4) Matt Weiters: Sure “Orange Jesus” didn’t quite save the Orioles as they walked through the Valley of the Shadow of Death (aka the AL East) last year, but that just means he’s in no danger of a sophomore slump in 2010. One of the most hyped prospects in recent memory, Weiters got off to a slow start in 2009 (.259 pre-All Star batting average) but finished the year with a flourish (.301) and he will be counted on to lead a group of young talented Baltimore hurlers that includes Chris Tillman, Brian Matusz and David Hernandez (each of whom could have made this list themselves). Weiters should be one of the top three catchers in the AL in 2010, and it won’t be long before he’s challenging Joe Mauer for batting titles and MVP’s.  

Bailey and the Reds are looking to make some noise in the NL Central this season.

5) Homer Bailey: The number seven overall pick in the 2004 draft, Bailey has been anything but a homerun in his short major league career, though his finish to last season showed why the Reds thought so highly of him.

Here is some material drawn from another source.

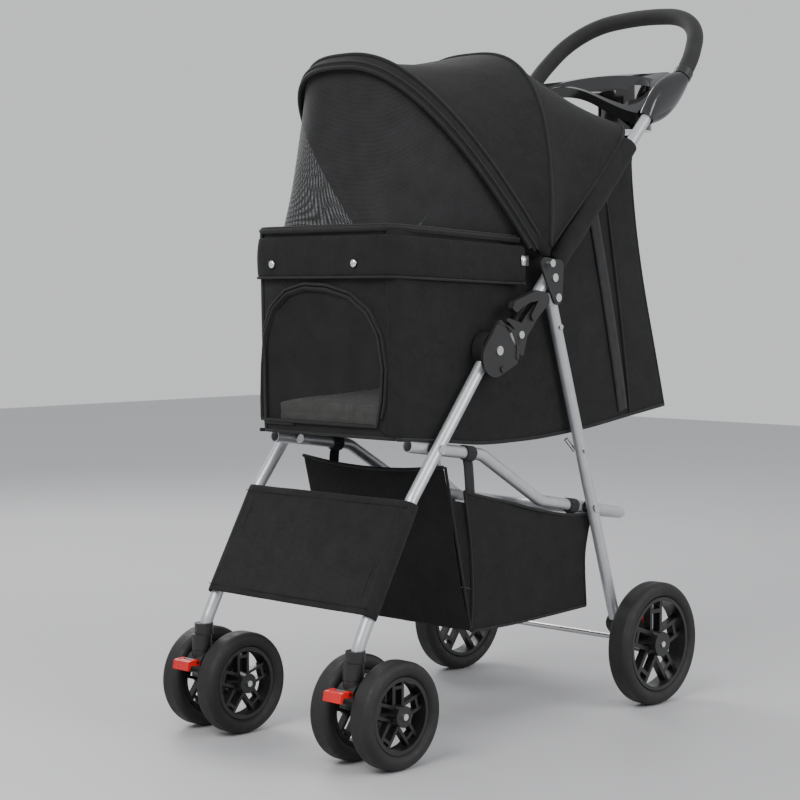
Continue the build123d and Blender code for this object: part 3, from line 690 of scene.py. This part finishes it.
# ---------------------------------------------------------------- rim band, zip and snaps
def rim_path(level, out=0.0, inset=0.0):
    """Route round the bag's rim from the left bracket over the front to the right one."""
    def height(b):
        return level - (b - 47) * 0.046 if level > 630 else level - (b - 47) * (0.034 if level < 610 else 0.0)

    pts = []
    stations = [(278 - inset, 136), (258, 130), (225, 126.5), (150, 125.5), (90, 124), (62, 121)]
    corner = [(52, 116), (47.5, 108)]
    for b, x in stations + corner:
        pts.append(P(b - (out if b < 60 else 0), height(b), x + out * (0 if b < 50 else 1)))
    for x in (80, 40, 0, -40, -80):
        pts.append(P(45.5 - out, height(46), x))
    for b, x in reversed(stations + corner):
        pts.append(P(b - (out if b < 60 else 0), height(b), -x - out * (0 if b < 50 else 1)))
    return line(pts)


low, high = rim_path(592, 4.0), rim_path(643, 3.0)
band_rows = []
levels = 9
for j in range(levels + 1):
    v = j / levels
    row = []
    for i in range(141):
        t = i / 140
        p = low(t).lerp(high(t), v)
        swell = 1.8 * sin(pi * v) ** 0.7
        centre = P(170, p.z * 1000)
        direction = Vector((p.x - centre.x, min(0.0, p.y - centre.y) * 1.0, 0)).normalized()
        p = p + direction * (swell / 1000 + wrinkle(p, 0.06, 0.0014, 9.2))
        if j == 0:
            p.z += 0.0016 * noise.noise(Vector((t * 26, 0, 0)))
        row.append(p)
    band_rows.append(row)
band = cloth("rim_band", band_rows[::-1], M["cloth"], 0.0022)
on_bag(band)
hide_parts("rim_bar")
hem_low = cord("band_hem", rim_path(591, 5.0), 0.0017, M["piping"], 8, 140)
on_bag(hem_low)
rim_tape = cord("rim_zip_tape", rim_path(650.5, 1.2, 8), 0.0046, M["piping"], 8, 140, flat=0.6)
rim_zip = cord("rim_zip", rim_path(654.5, 0.4, 12), 0.0023, M["zip"], 8, 140)
on_bag(rim_tape)
on_bag(rim_zip)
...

The hard-throwing Bailey went 4-1 in September, with a 2.08 ERA and 42 strikeouts in 43 innings (numbers eerily similar to Zack Grienke’s last five starts of 2008–and we all know what he did the next year). Bailey will combine with Johnny Cueto, Edison Volquez and eventually Aroldis Chapman to form one of the best young rotations in baseball, and should turn quite a few heads in 2010. The Cincinnati Reds will be one of the biggest surprise teams in baseball next season due in no small part to the emergence of Bailey. Expect Homer to win 13-15 games with a sub-4.00 ERA and about 150 K’s.